● Exercise aim: Lift out, unaltered, the lines of the material below between the line holding "Continue the OpenSCAD" and the line holding "clear display tube.", counting both.

((

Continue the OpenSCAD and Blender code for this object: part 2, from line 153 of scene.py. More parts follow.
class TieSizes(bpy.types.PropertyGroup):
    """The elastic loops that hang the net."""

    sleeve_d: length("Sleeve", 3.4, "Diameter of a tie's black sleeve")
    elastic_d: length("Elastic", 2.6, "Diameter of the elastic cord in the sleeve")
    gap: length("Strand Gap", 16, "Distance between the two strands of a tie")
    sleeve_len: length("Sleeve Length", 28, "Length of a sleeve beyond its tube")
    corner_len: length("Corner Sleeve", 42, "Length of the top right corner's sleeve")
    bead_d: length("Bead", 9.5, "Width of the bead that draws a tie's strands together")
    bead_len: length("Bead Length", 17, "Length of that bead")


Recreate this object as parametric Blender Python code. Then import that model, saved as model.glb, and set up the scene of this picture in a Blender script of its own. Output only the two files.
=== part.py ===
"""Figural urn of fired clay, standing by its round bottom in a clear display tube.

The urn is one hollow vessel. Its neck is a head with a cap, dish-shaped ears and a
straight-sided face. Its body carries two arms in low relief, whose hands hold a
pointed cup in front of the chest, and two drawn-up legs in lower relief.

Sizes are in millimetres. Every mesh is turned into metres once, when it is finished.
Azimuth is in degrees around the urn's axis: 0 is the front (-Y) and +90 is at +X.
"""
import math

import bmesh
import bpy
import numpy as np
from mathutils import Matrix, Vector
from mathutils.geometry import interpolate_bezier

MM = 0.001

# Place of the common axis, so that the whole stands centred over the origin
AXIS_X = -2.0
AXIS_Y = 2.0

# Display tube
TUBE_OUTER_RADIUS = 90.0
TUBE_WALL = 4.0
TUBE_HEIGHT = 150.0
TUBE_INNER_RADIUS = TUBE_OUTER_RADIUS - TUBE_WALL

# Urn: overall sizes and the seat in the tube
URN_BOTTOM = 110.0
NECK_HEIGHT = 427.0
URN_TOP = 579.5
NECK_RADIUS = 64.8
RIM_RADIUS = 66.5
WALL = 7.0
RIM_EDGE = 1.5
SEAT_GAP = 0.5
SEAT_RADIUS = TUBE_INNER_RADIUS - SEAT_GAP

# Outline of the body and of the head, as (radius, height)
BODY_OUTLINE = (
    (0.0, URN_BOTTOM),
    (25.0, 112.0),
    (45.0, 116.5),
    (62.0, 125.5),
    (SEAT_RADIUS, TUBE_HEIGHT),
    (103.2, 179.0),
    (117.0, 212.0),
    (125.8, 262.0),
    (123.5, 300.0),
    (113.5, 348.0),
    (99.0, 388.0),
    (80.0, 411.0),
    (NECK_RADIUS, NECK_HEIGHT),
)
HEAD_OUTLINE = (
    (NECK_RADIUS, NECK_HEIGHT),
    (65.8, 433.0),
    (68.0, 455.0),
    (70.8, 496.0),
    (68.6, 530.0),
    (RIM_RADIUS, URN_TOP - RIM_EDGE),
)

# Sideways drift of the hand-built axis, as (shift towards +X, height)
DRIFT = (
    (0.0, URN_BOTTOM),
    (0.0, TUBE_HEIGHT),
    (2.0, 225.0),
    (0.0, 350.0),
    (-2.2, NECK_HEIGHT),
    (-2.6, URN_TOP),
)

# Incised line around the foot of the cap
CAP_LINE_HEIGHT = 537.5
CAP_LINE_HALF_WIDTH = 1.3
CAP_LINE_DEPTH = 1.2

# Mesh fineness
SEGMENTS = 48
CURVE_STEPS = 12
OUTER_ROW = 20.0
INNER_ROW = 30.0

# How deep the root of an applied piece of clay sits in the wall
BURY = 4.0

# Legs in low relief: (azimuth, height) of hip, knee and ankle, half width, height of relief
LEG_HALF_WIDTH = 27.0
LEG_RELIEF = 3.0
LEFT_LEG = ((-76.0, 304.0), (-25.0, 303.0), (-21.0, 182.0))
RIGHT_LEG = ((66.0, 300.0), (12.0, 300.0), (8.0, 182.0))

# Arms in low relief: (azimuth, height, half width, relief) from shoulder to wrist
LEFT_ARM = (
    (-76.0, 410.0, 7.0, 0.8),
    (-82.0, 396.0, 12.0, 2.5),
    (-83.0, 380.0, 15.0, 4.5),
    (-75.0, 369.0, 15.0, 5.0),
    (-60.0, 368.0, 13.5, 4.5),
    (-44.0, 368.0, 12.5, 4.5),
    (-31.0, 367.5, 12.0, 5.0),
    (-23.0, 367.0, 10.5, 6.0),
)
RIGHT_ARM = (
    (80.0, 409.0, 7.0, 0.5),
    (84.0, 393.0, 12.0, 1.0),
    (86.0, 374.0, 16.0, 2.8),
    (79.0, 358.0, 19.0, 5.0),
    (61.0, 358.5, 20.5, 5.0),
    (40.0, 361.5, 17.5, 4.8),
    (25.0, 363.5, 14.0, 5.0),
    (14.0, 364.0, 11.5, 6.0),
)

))
((

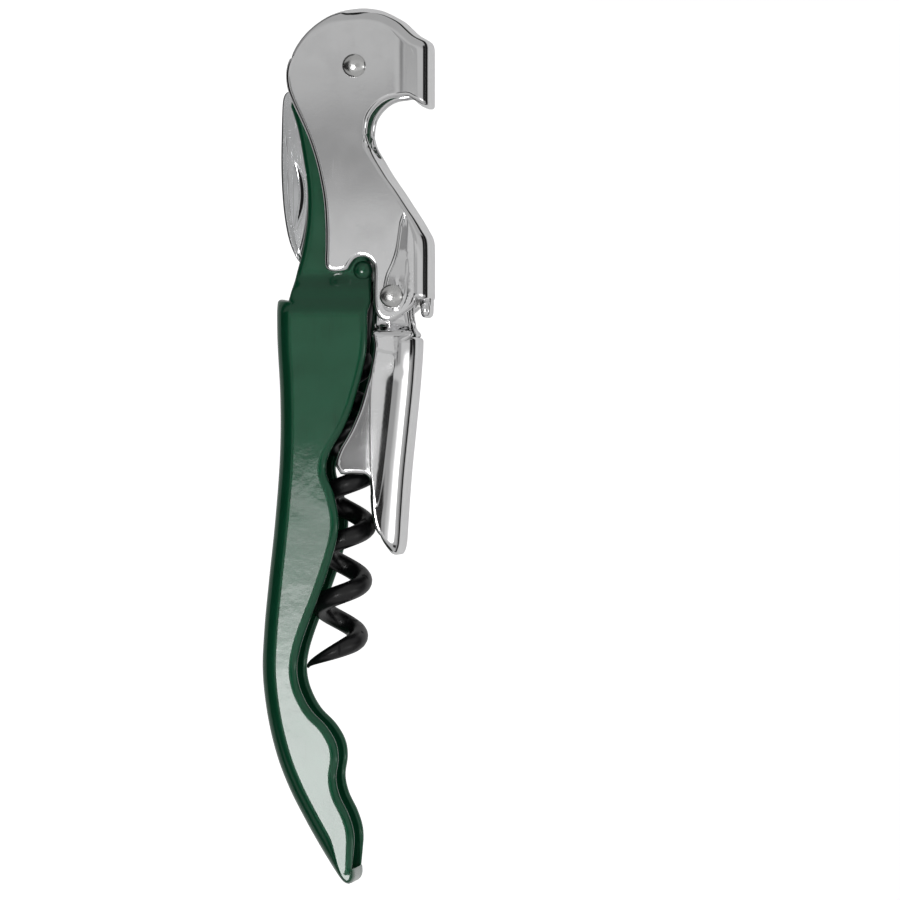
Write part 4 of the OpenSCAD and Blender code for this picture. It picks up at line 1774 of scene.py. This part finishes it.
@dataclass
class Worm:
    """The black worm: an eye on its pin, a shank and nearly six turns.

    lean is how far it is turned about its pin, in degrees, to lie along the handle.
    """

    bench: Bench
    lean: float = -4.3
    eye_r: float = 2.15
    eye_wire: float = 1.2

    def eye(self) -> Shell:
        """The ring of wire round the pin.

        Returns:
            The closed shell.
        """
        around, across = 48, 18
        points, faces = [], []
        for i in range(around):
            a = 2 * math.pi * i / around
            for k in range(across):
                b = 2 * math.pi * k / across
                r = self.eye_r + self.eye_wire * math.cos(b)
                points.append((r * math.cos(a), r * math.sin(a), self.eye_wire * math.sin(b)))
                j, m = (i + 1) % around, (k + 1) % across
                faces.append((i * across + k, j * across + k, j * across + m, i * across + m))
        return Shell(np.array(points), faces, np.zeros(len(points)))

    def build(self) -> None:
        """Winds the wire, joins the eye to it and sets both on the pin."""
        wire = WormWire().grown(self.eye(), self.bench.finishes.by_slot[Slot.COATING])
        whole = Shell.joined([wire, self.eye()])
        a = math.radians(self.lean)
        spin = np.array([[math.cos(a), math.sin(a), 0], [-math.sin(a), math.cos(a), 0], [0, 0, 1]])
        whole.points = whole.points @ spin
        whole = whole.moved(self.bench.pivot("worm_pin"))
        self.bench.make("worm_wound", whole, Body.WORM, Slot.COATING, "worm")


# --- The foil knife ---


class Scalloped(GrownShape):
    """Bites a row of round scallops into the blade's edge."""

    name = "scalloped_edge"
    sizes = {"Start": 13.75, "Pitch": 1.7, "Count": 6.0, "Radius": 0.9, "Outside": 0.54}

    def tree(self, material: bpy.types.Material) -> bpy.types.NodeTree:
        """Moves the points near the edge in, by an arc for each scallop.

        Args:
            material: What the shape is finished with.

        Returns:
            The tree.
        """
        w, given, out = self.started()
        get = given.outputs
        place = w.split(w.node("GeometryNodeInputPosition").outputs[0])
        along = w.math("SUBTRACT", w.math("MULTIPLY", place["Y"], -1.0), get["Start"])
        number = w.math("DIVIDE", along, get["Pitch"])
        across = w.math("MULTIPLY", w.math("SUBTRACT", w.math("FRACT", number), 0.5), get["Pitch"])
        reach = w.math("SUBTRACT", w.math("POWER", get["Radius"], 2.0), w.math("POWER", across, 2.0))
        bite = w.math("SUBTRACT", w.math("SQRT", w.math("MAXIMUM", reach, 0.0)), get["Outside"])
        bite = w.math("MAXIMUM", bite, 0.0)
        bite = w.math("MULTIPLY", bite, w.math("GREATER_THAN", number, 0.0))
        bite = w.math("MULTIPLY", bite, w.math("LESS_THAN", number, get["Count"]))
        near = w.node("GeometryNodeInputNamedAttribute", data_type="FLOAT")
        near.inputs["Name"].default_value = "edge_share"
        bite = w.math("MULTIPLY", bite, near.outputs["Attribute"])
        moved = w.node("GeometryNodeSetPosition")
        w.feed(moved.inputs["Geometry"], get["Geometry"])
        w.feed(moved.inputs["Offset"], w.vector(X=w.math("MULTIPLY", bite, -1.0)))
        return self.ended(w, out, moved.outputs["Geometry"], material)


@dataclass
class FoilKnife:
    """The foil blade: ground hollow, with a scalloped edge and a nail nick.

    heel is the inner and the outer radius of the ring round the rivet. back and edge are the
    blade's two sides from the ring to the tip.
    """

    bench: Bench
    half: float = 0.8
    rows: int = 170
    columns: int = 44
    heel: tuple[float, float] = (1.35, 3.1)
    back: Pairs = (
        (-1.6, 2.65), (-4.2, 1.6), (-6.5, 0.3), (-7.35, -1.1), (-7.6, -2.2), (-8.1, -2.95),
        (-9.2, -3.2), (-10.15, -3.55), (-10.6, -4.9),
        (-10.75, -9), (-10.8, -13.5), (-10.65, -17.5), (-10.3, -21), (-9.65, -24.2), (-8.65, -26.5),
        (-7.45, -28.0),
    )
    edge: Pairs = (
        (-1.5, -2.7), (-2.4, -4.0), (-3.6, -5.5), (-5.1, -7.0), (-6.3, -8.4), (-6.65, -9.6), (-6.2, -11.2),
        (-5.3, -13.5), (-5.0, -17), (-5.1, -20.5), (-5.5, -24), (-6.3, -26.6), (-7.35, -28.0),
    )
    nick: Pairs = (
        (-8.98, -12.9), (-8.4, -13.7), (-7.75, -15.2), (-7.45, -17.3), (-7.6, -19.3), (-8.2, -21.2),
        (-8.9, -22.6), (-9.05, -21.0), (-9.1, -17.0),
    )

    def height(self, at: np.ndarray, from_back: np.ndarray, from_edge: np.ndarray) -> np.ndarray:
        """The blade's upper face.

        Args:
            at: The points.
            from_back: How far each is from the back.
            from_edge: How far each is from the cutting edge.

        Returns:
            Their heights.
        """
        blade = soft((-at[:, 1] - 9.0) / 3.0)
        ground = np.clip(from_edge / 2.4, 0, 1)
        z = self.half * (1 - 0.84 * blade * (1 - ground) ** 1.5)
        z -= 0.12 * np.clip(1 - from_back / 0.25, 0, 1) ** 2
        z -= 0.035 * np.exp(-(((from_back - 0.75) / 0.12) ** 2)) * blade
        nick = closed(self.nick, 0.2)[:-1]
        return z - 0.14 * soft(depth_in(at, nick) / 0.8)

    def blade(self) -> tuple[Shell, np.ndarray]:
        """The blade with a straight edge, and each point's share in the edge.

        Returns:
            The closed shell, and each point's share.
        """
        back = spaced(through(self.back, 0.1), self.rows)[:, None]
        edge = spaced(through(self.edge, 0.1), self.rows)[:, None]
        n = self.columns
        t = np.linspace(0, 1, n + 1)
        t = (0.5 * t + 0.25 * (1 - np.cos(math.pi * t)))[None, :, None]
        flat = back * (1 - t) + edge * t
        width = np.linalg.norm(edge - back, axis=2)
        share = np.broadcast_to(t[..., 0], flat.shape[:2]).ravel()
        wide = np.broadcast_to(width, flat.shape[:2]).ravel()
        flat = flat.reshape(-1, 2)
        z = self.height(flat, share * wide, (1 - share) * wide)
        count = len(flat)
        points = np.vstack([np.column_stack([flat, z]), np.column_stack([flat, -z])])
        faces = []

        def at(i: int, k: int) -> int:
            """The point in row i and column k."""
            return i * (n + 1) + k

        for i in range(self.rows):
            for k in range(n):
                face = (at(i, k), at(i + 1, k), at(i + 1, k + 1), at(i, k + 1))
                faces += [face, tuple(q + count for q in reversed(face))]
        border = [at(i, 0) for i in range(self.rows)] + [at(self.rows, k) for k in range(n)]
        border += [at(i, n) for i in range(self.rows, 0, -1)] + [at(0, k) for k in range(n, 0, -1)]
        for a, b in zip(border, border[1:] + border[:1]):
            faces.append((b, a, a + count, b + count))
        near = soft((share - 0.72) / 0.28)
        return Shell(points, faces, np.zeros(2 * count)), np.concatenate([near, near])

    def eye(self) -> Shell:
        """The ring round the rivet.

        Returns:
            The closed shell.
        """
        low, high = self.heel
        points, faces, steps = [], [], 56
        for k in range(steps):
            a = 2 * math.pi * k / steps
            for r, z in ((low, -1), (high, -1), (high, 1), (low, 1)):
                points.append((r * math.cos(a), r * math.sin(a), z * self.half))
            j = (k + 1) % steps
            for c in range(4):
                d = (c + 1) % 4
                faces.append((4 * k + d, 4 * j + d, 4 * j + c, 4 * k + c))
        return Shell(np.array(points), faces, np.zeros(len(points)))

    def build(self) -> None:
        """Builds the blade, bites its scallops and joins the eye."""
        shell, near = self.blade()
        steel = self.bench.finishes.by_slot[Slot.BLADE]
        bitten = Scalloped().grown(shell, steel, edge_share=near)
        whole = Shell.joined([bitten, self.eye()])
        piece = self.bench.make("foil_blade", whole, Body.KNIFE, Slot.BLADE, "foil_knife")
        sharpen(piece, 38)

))

● Result below:
Continue the OpenSCAD and Blender code for this object: part 2, from line 153 of scene.py. More parts follow.
class TieSizes(bpy.types.PropertyGroup):
    """The elastic loops that hang the net."""

    sleeve_d: length("Sleeve", 3.4, "Diameter of a tie's black sleeve")
    elastic_d: length("Elastic", 2.6, "Diameter of the elastic cord in the sleeve")
    gap: length("Strand Gap", 16, "Distance between the two strands of a tie")
    sleeve_len: length("Sleeve Length", 28, "Length of a sleeve beyond its tube")
    corner_len: length("Corner Sleeve", 42, "Length of the top right corner's sleeve")
    bead_d: length("Bead", 9.5, "Width of the bead that draws a tie's strands together")
    bead_len: length("Bead Length", 17, "Length of that bead")


Recreate this object as parametric Blender Python code. Then import that model, saved as model.glb, and set up the scene of this picture in a Blender script of its own. Output only the two files.
=== part.py ===
"""Figural urn of fired clay, standing by its round bottom in a clear display tube.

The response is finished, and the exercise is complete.